▶ [WHAT YOU HAVE TO DO] Locate the line bearing "Continue the three.js" in the material below, then reproduce it and each following line up to and including the line bearing "FLOOR_GLOW = 0.94".

◇ ◇ ◇

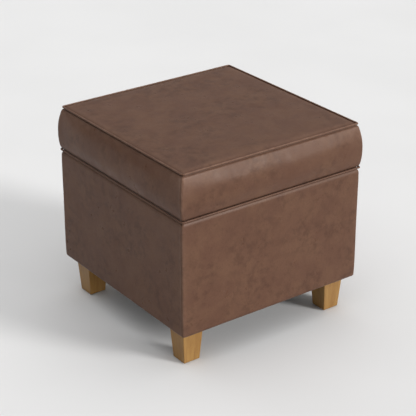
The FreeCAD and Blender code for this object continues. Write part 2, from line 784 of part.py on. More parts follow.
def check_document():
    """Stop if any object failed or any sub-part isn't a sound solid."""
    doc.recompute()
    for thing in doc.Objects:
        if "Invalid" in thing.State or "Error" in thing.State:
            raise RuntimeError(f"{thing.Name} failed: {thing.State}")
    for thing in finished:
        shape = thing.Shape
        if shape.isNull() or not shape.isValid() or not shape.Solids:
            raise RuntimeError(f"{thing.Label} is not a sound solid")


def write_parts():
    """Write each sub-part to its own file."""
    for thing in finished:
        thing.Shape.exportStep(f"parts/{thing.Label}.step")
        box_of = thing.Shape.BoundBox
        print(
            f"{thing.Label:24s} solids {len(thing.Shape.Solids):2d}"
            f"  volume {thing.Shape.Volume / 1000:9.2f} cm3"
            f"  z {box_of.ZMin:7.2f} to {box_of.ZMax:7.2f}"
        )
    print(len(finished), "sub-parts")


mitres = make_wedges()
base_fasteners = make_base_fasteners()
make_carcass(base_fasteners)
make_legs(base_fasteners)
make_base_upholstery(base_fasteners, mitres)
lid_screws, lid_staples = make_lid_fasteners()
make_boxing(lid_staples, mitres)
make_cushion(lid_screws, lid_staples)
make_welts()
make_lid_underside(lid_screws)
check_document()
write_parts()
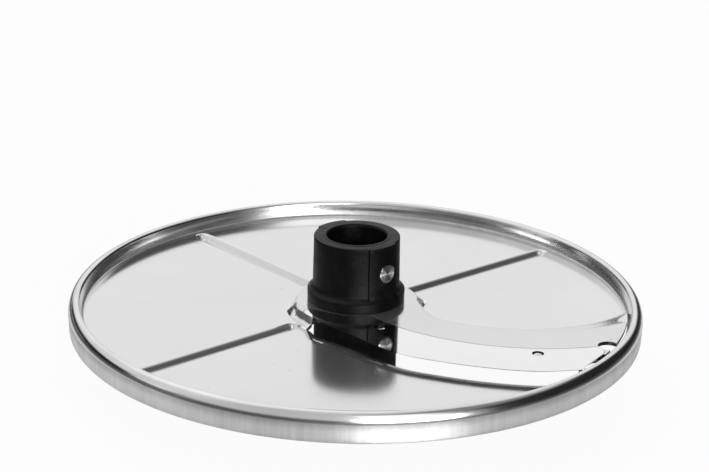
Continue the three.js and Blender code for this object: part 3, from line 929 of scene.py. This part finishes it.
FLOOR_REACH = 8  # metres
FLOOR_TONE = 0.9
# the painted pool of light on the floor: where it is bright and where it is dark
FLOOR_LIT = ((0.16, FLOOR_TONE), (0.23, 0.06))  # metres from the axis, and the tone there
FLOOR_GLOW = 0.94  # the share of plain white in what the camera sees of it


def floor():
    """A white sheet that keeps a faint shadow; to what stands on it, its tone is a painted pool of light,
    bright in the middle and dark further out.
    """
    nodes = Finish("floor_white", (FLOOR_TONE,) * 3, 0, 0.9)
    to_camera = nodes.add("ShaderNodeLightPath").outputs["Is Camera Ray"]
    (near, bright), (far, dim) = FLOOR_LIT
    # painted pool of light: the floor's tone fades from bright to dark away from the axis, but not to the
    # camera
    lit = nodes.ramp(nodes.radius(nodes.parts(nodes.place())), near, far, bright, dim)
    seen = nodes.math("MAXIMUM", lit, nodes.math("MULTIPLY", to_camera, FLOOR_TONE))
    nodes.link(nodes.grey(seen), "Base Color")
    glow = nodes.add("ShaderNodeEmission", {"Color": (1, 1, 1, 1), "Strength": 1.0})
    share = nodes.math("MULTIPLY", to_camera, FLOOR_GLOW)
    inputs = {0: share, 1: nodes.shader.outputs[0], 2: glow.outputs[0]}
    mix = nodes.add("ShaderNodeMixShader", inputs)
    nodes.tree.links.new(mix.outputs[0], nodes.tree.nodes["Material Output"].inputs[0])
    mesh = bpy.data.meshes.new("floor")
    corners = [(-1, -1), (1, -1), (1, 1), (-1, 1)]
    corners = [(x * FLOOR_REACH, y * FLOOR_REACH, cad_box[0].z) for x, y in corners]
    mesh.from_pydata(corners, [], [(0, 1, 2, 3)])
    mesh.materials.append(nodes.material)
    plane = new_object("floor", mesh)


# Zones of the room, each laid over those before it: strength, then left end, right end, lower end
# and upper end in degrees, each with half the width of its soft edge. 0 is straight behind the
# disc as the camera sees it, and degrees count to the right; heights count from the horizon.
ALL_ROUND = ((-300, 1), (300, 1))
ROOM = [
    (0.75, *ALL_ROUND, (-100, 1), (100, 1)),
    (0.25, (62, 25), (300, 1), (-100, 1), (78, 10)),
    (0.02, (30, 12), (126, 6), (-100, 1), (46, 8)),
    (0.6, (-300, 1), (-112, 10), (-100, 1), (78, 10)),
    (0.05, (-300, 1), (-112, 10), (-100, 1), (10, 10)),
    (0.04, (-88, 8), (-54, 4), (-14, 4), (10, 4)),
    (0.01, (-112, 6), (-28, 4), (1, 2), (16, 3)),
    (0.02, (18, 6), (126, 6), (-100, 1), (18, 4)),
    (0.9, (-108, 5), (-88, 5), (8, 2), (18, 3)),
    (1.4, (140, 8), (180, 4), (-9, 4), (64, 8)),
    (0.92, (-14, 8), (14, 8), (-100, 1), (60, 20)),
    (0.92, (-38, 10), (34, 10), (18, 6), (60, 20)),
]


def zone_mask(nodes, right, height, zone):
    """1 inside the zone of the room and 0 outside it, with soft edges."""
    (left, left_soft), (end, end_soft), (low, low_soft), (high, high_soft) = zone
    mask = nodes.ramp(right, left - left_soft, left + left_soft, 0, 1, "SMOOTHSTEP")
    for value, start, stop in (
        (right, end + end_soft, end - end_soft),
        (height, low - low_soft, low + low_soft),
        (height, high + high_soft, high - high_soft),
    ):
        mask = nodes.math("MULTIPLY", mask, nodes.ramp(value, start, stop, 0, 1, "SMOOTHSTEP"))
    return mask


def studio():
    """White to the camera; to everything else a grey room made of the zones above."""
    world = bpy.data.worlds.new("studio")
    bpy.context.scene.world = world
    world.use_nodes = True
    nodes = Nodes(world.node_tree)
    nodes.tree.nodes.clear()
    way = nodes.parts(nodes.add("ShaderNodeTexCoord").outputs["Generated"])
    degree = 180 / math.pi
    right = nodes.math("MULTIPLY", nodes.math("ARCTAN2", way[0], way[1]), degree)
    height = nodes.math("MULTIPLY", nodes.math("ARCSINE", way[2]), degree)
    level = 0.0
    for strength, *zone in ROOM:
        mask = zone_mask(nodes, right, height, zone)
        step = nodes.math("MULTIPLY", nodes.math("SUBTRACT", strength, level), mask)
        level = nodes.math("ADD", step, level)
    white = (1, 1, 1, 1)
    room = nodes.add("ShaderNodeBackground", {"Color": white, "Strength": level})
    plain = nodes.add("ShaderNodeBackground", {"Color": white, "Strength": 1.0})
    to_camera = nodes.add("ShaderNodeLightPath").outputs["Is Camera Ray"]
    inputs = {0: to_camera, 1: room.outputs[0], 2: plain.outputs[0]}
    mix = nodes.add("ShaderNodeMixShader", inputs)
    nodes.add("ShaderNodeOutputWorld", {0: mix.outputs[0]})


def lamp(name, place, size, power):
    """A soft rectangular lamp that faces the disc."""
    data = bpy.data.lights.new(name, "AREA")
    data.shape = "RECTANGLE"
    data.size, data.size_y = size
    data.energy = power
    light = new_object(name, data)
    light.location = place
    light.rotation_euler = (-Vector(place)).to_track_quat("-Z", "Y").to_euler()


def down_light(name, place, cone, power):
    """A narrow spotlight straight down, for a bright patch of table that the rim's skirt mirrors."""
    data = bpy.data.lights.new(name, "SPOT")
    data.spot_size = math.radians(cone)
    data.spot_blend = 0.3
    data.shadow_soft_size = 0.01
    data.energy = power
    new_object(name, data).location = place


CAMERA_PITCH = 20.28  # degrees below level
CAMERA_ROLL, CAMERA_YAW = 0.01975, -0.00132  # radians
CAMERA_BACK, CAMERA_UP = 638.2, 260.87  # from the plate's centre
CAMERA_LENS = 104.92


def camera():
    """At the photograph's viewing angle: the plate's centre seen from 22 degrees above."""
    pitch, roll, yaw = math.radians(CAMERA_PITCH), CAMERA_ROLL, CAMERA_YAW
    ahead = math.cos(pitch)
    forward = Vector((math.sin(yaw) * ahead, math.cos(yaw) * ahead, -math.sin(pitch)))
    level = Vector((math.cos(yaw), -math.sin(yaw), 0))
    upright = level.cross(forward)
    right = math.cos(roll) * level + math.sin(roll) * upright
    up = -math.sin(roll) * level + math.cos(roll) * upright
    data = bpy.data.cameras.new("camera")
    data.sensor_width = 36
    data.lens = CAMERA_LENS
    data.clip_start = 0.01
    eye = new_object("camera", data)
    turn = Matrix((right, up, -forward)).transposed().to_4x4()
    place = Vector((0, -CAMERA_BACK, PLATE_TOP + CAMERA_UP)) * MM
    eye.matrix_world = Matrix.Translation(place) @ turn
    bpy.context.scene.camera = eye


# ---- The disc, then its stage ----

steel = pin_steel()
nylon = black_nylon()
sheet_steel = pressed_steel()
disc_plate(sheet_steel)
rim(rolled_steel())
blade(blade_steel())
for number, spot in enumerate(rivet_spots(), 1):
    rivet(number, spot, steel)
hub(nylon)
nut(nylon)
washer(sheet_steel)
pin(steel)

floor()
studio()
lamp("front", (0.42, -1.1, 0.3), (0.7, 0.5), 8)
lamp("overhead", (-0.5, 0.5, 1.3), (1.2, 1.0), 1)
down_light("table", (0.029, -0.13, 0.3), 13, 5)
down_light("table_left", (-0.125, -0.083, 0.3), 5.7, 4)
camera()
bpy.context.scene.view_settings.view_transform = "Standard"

◇ ◇ ◇

▶ [RESULT BELOW]
Continue the three.js and Blender code for this object: part 3, from line 929 of scene.py. This part finishes it.
FLOOR_REACH = 8  # metres
FLOOR_TONE = 0.9
# the painted pool of light on the floor: where it is bright and where it is dark
FLOOR_LIT = ((0.16, FLOOR_TONE), (0.23, 0.06))  # metres from the axis, and the tone there
FLOOR_GLOW = 0.94  # the share of plain white in what the camera sees of it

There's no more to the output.